In a medium pan (nonstick, if you have one), heat 2 teaspoons of olive oil on medium-high until hot. Add the mushroom pieces in an even layer. Cook, without stirring, 3 to 4 minutes, or until browned. Add the chopped garlic and sliced shallot; season with salt and pepper. Cook, stirring frequently, 30 seconds to 1 minute, or until slightly softened. Add the chopped kale; season with salt and pepper. Cook, stirring occasionally, 2 to 3 minutes, or until slightly wilted. Add 1/4 cup of water (carefully, as the liquid may splatter). Cook, stirring occasionally, 3 to 4 minutes, or until the kale is wilted and the water has cooked off. Transfer to a bowl. Taste, then season with salt and pepper if desired. Cover with foil to keep warm.
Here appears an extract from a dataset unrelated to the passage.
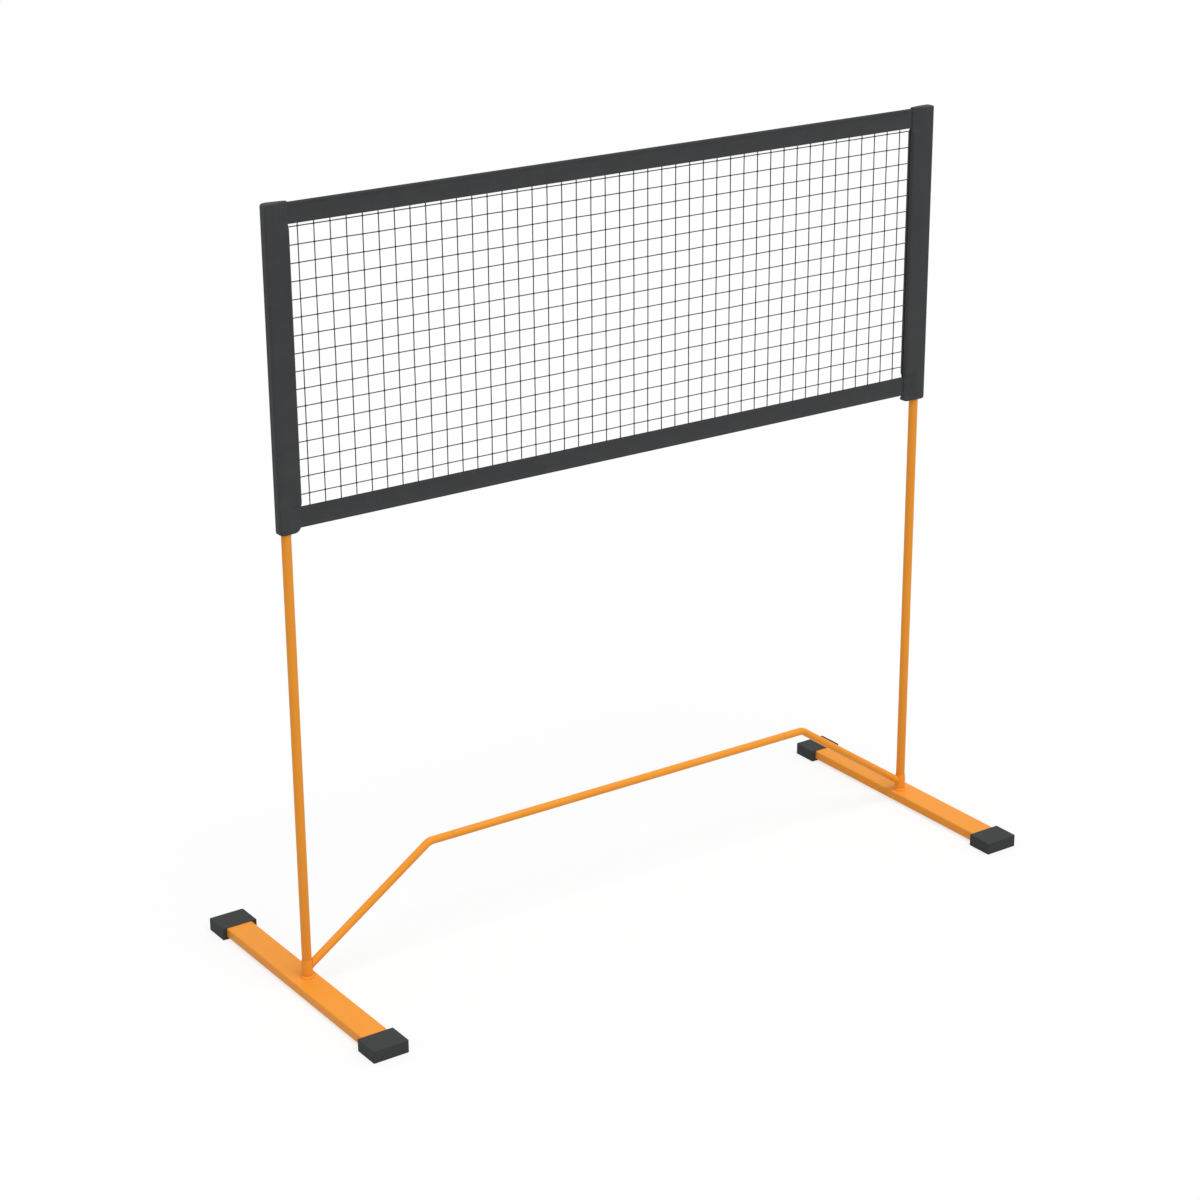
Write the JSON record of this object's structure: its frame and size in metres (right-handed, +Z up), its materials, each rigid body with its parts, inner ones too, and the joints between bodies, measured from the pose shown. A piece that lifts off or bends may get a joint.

Wipe out the pan.
Pat the pork dry with paper towels; season on both sides with salt, pepper, and enough of the spice blend to coat (you may have extra). In the same pan, heat 2 teaspoons of olive oil on medium-high until hot. Add the seasoned pork. Cook 4 to 6 minutes per side, or until browned and cooked through.* Leaving any browned bits (or fond) in the pan, transfer to a cutting board and let rest at least 5 minutes.
* An instant-read thermometer should register 145°F.
While the pork rests, add the halved grapes to the pan of reserved fond. Cook on medium-high, stirring occasionally, 2 to 3 minutes, or until slightly softened. Add the sauce (carefully, as the liquid may splatter); season with salt and pepper. Cook, stirring occasionally and scraping up any fond, 1 to 2 minutes, or until combined. Add 1/4 cup of water. Cook, stirring frequently and smashing the grapes with the back of a spoon, 1 to 2 minutes, or until slightly thickened. Turn off the heat. Taste, then season with salt and pepper if desired.
Slice the rested pork crosswise. Serve the sliced pork over the cooked vegetables. Top the pork with the grape agrodolce. Enjoy!